I have learned that when the students learn something some steps take place in the brain. These steps include input, perception, comprehension, intake, recall and finally output. Many teachers recognize that learning is over in the comprehension phase, and after this stage, they expect the student has learned the lesson and finishes the process of teaching. Sometimes they may take a test, and if the students have a poor result, they will be punished or are blamed. Some of our colleagues ignore the fact that the stages of training have not yet been completed. The intact stage is a stage that is usually neglected and therefore, what is taught will be forgotten soon. In order to move from the stage of comprehension to the intake stage, repetition of the material is essential. This repetition should be meaningful (no mechanical) and also shoul happen in a real life situation.

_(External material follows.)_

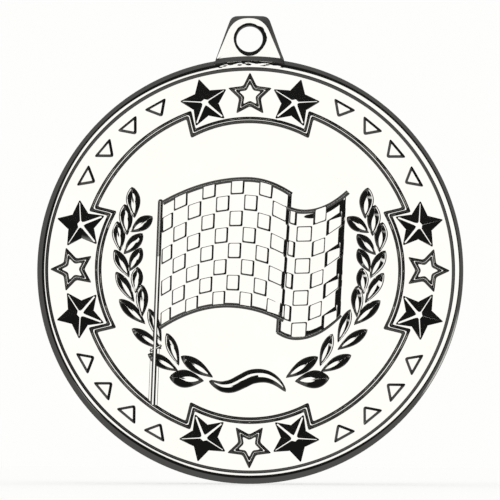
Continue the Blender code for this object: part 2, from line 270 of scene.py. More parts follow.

In my opinion, evaluation is not something apart from the process of learning and learning, but it is an important part of the learning process. Contrary to some who beliefs the purpose of education is testing, I think evaluation should be at service of education. A teacher’s view of the assessment should not be the view of the accused and the prosecutor. The main objective of the evaluation is not just to determine the student’s rejection or acceptance (summative assessment), but it is to identify the weaknesses and efforts to improve the condition (formative assessment). The goal of assessment is to monitor student learning to provide ongoing feedback that can be used by instructors to improve their teaching and by students to improve their learning.
Once I imagined that I was the best teacher and my teaching method was the best of all. After attending to the university for the second time, every things changed completely. By reading every book and by attending in each class, I found out that there were so many things that I did not know. I concluded that a school should be a learning system. A system that all its components should learn constantly.